Last Days of the Night Owl
Irish singer/songwriter Ultan Conlon deliver his third album, recorded in Galway over the winter of 2017. Songs were written on both the west coasts of Ireland and America (where he lives in Santa Monica part-time) . The album features 15 musicians in the credits including strings and horns, mixed in Nashville by Grammy winning producer Colin Dupuis. Conlon may seem like a relatively newcomer, but he has been writing and performing for almost two decades. He’s got that special talent inherent in many of the best Irish songwriters like Christy Moore and Paul Brady with a voice that’s in a high register, oft compared to Roy Orbison.
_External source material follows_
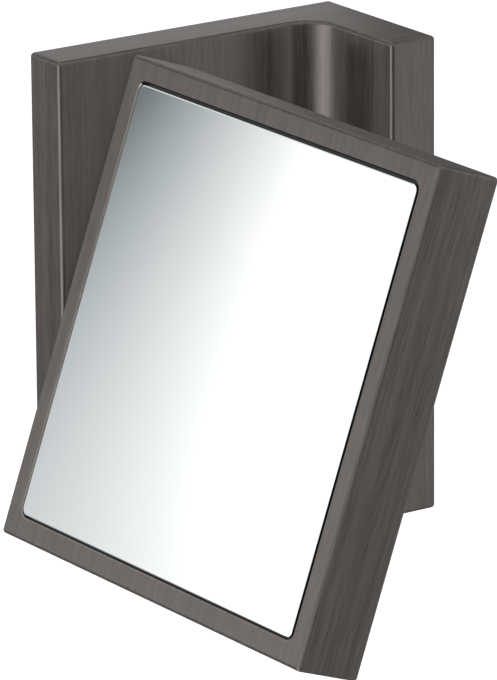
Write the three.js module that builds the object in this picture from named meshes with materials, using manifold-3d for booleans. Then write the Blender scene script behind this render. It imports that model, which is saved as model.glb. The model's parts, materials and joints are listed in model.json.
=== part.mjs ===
// Wall-mounted shaving mirror on an L-shaped bracket.
// The short leg of the bracket lies on the wall and the long leg, the arm, stands out from it.
// The mirror head tilts on a friction hinge in the end of the arm.
// Millimetres. The origin is the middle of the wall leg's back face.
// +X is right along the wall, +Y into the wall, +Z up.

import * as THREE from 'three';
import { mergeVertices } from 'three/addons/utils/BufferGeometryUtils.js';
import Module from 'manifold-3d';

const wasm = await Module();
wasm.setup();

// Driving dimensions
const HEIGHT = 150; // bracket and mirror head
const LEG_WIDTH = 56; // wall leg, along the wall
const ARM_LENGTH = 110; // from the wall to the arm's free end
const SECTION = 16.3; // thickness of both legs
const INNER_ROUND = 10; // inside corner between the legs
const EDGE_ROUND = 1.1; // upright edges of the bracket
const END_ROUND = 1; // edges of its top and bottom faces
const HEAD_WIDTH = 157;
const HEAD_DEPTH = 22;
const HEAD_CORNER_ROUND = 1.1; // four corners of the head, seen from the front
const HEAD_EDGE_ROUND = 1; // edges of its front and back
const HEAD_GAP = 1.5; // between the arm and the head
const TILT = THREE.MathUtils.degToRad(19.6); // head leans back, its face turned up
const RIM = 7; // width of the frame's front rim
const FIT_GAP = 0.3; // between pieces that touch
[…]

The opening track “As the Light Gets Low” was penned in his apartment in Santa Monica. “It came to me in a hurry, one summer evening just off Pico Blvd., within view of the legendary McCabe’s Guitar Store. It’s a song about trying to let go of circular negative thoughts,” says Conlon. “The Town Square,” the album’s oldest song, was written ten years ago and is about repeating habits and rituals, some which are unadvisable.
The album’s strongest and most memorable track in “Hall of Mirrors” which Conlon describes as a stream of consciousness with echoes of Van Morrison’s Astral Weeks. That’s an album that Conlon immersed himself in as a teenager and he uses that vibe to recall the innocent days of child love in the summertime. It’s replete with images of an amusement park as the title suggests. The use of acoustic guitar, piano, and double bass give it that Astral Weeks feel. It stands remarkably apart from the other album tracks in sound.
“Fond Memories” conjures up poppy Buddy Holly/Everly Brothers early rock n’ roll while “Sorrow Ease” fits easily into contemporary Americana with lyrics about how one little word can throw one into spiraling despair, endlessly repeating the same questions. Russ Pahl’s pedal steel and the strings add some nice textures. The companion song “Time to Mourn” plies similar subject matter with a more upbeat rhythm. Conlon’s message here is to go easy on oneself.
“Ojai” begins with swelling organ and horns before giving way to sparse instrumentation as Conlon revisits a road trip to small town north of L.A. only to find on arrival that’s nothing like he first remembered. As the song progresses, layers of horns and strings enter again, creating some interesting dynamics before fading beautifully.
He delivers the folk song “Hurt Inside” about our inner emotions with mostly acoustic guitar, a gorgeous fiddle and a few background vocals in places. He follows with the upbeat shuffle “The Measure” before bringing back the pedal-steel driven “Twice A Child,” about how we are born and die as a child with everything in between dreamlike.
The gorgeous love song “A Weak Heart of Mine,” co-penned with Mary Coughlan, compares panic and excitement to that electrifying feeling that falling in love brings. The slow pace of the closer “The Fine Art of Happiness” fits the message of flickering optimism with the lyric “hope, embers burning bright.’
Conlon delivers an ambitious recording with provocative lyrics, a wide range of instrumentation, and some masterful gems.